The 21-piece collection demonstrating Snavely’s Surrealist-inspired craft took nearly two years to complete. It was an artistic pursuit brought on by Snavely’s former art department colleague.

“I told her I was painting these paintings. So, two years ago, she asked me if I wanted to have a show,” Snavely said. “For the last two years, I’ve been working on these paintings so that they would be ready.”

But Snavely’s art career began earlier – when she was only 12 years old.

Her path to becoming a renowned artist and art-enthusiast emerged once Snavely realized it was something she could do, do well and loved doing. She gained a Master’s degree from Northern State University in Aberdeen, S.D. and went on to become an art teacher, in Bowman and Rhame, from where she retired in 2006.

Though, Snavely did not treat her retirement as an ending.

Following her retirement from Bowman and likewise from her positions as art, English, German teacher and librarian in Rhame, Snavely took a full-time position in post-secondary education at DSU, in a place where she was most suited – the art department.

“I’ve been an art teacher basically all my life,” she said. “Every student needs a cheerleader.
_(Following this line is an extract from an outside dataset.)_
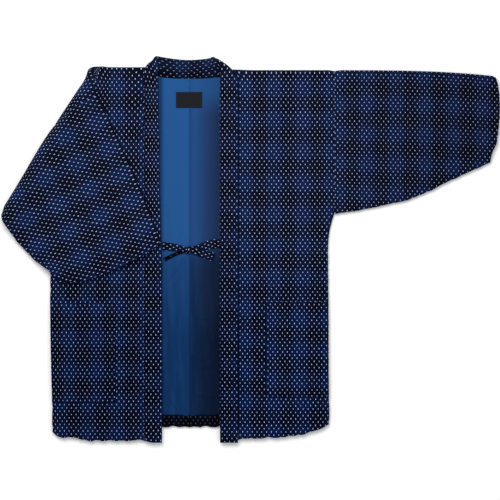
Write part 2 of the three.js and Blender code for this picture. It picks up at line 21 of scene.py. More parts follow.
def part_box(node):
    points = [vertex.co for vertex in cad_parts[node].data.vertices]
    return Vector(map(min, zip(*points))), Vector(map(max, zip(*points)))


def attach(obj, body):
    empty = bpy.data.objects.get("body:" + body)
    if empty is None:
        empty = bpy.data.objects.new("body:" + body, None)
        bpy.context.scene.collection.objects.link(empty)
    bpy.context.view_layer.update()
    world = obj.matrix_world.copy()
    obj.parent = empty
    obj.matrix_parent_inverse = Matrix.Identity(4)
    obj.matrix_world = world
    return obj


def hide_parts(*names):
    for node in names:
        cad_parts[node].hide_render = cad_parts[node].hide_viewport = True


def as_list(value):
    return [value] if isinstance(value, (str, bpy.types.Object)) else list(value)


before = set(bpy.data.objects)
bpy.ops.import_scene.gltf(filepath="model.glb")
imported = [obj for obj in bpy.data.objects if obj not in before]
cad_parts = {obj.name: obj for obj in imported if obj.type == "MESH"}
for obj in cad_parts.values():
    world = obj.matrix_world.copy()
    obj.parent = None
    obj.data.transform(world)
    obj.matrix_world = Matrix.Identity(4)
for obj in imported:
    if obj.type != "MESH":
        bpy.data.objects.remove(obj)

log = logging.getLogger("hanten")
MM = 0.001
INNER_FACE = 0.9

Colour = tuple[float, float, float, float]
Range = tuple[float, float]
WHITE: Colour = (1, 1, 1, 1)


class Side(Enum):
    """The viewer's left or right half of the jacket."""

    LEFT = "left"
    RIGHT = "right"

    @property
    def hand(self) -> int:
        """Direction of this side along x."""
        return -1 if self is Side.LEFT else 1


class Held(Enum):
    """How a sheet of cloth lies."""

    LAID = "laid"
    FOLDED = "folded"


class Slot(Enum):
    """The material slots of the record."""

    OUTER = "outer_cloth"
    LINING = "lining"
    TIE = "tie_cloth"
    LABEL = "label"


def clamp(value: float) -> float:
    """Value kept between 0 and 1."""
    return min(max(value, 0.0), 1.0)


def ease(value: float) -> float:
    """Smooth rise from 0 to 1."""
    share = clamp(value)
    return share * share * (3 - 2 * share)


def mix(start: float, end: float, share: float) -> float:
    """Value at a share of the way from start to end."""
    return start + (end - start) * share


def rounded(value: float, power: float) -> float:
    """Power of a value that keeps its sign."""
    return math.copysign(abs(value) ** power, value)


def curve_value(rows: list[tuple[float, float]], key: float) -> float:
    """Value at a key on a smooth curve through the rows of a table.

    Args:
        rows: Pairs of key and value, with rising keys.
        key: Where the curve is read.

    Returns:
        The value there.
    """
    last = len(rows) - 1
    row = 0
    while row < last - 1 and rows[row + 1][0] < key:
        row += 1
    (key_a, value_a), (key_b, value_b) = rows[row], rows[row + 1]
    before, after = rows[max(row - 1, 0)], rows[min(row + 2, last)]
    span = key_b - key_a
    share = clamp((key - key_a) / span)
    left = 1 - share
    start_slope = (value_b - before[1]) / (key_b - before[0])
    end_slope = (after[1] - value_a) / (after[0] - key_a)
    return (
        value_a * (1 + 2 * share) * left * left
        + value_b * (3 - 2 * share) * share * share
        + start_slope * span * share * left * left
        - end_slope * span * share * share * left
    )


@dataclass(frozen=True)
class HalfCut:
    """What differs between the two halves of the jacket, in millimetres."""

    band: float
    flare: float
    shoulder: float
    pocket_in: float
    pocket_top: float
    pocket_bottom: float
    seam_slack: float
    front_hem: list[tuple[float, float]]
    sleeve_widths: list[tuple[float, float]]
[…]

Every student needs somebody to help them along.”

Teaching at a college level brought much more ability to Snavely’s method, having more time for reflection, to develop her programs and focus on students and the work at a deeper level.

“The way I teach art is as problem solving,” she said. “It really resonates with the students. You build success into every single lesson. Success breeds success.”
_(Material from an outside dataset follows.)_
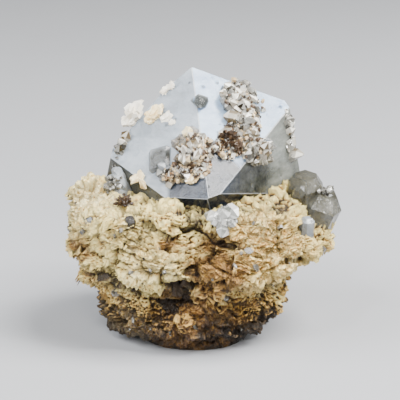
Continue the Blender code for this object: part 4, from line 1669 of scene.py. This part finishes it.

Snavely uses her art background and her teaching ability to help students, as a group and individually. She pays close attention upon how to reach them, how she can help them and how to challenge them.
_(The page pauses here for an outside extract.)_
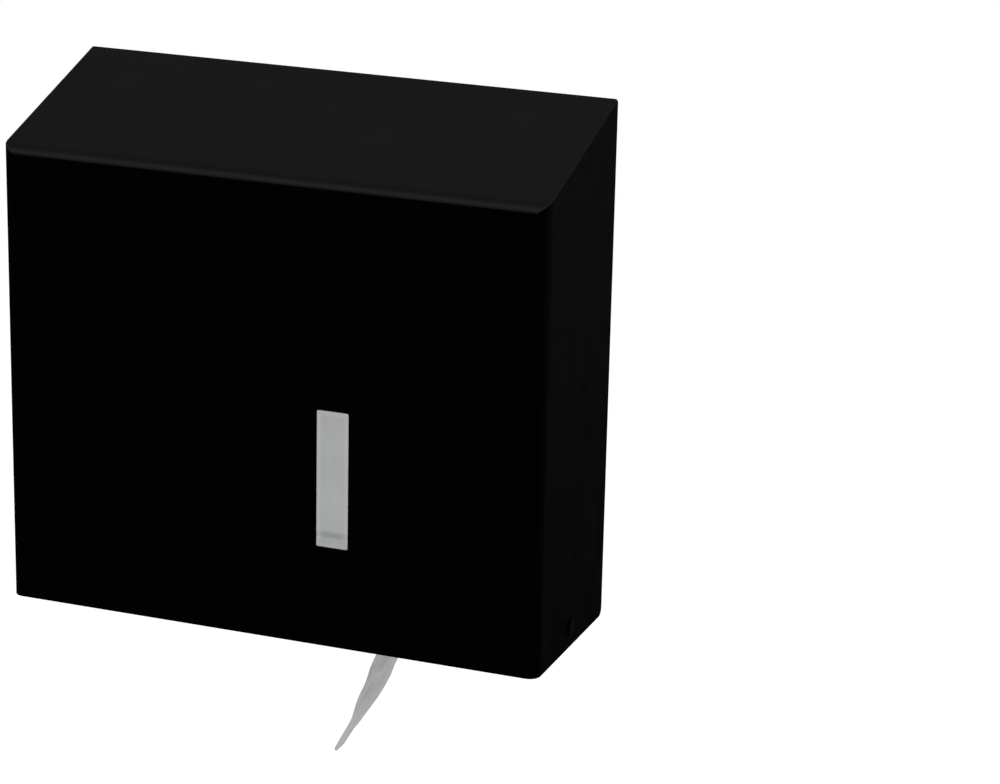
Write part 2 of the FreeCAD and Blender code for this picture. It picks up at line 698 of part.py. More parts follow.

With Snavely focusing much of her life on all things art, some of her passion and artistic drive rubbed off on her children, predominately on her daughter, Sarah.

Sarah, director of the Bowman Regional Public Library, and her mother held a joint art display at DSU in 2011. At that showing, Snavely debuted watercolor paintings and Sarah showed off her sculptures.

Art runs in the Snavely family, but Snavely said she wasn’t sure if it’s due to nature or nurture, an age-old question.

“When you are five years old and you’re sitting around the dinner table and your parents are talking about the Surratt that they’ve seen in the Art Institute of Chicago, or they’re talking about some exhibit at the Metropolitan, or they’re talking about the works of Cezanne, this is what you grow up with – it’s always there. So both my children were very creative and artistic,” she said.

Snavely’s latest exhibit at DSU was a collection of acrylic painting using a limited palate of red, green and gold on square canvases. Snavely employed the “let it happen” technique, which is a basic philosophy that comes out of Automatism and used by the popular Surrealist artists. The philosophy relies on instinctual brush strokes and repetitive movements.

“If you are a basketball player, and you’re standing at the free-throw line, you have practiced throwing free throws, so you know exactly what the arc of the ball should be, you know exactly how much pressure you should put upon that ball,” she said. “You don’t just stand there and start thinking – this is something that is like a sixth sense with you. That’s what I mean by let it happen. I just sort of give the ball the proper push and it goes through the net.”

Her collection also embraced Romanticism ideology, a philosophy that explains the universe and nature is vast and the human is minuscule in relationship to nature. In her paintings, the only evidence of the human seen is the unique brush stroke. No human figures exist in the painted space.

Snavely’s extensive use of a gold color is used to communicate with the ethereal world, such as used in Byzantine and Art Nouveau paintings.

All these techniques and influences led Snavely to create her collection and teach her students the different aspects that go into painting.

Presently, Snavely is working on another 4 foot by 4 foot painting started last weekend. She described her process as spurts of mania rather than a calculated response.

“I put it away for a while and then I come back and I get an idea. I think and think and think about the idea and all of a sudden I have to do it,” she said.

While the Snavely home in Bowman includes an artist studio, Snavely said she does most of her painting in her dining room, which casts the best lighting. She hangs a canvas on her dining room wall and simply paints.

“When I’m usually done, I’ll have to paint the wall,” she said with a laugh.

When Snavely remodeled her home, she said her husband, being very understanding about her love of art, built some gallery space right into the house so there are some long walls where large paintings fit and do not look out of place.

Snavely is planning for an exhibit to be featured at the Bowman library in August.

Having sold one-third of her latest exhibit – her larger paintings selling for $1,800 – she said she’d have to start on new pieces to display.

“I’ve had shows all my career, but this one is one that turned out really well,” she said. “Sometimes I surprise myself.”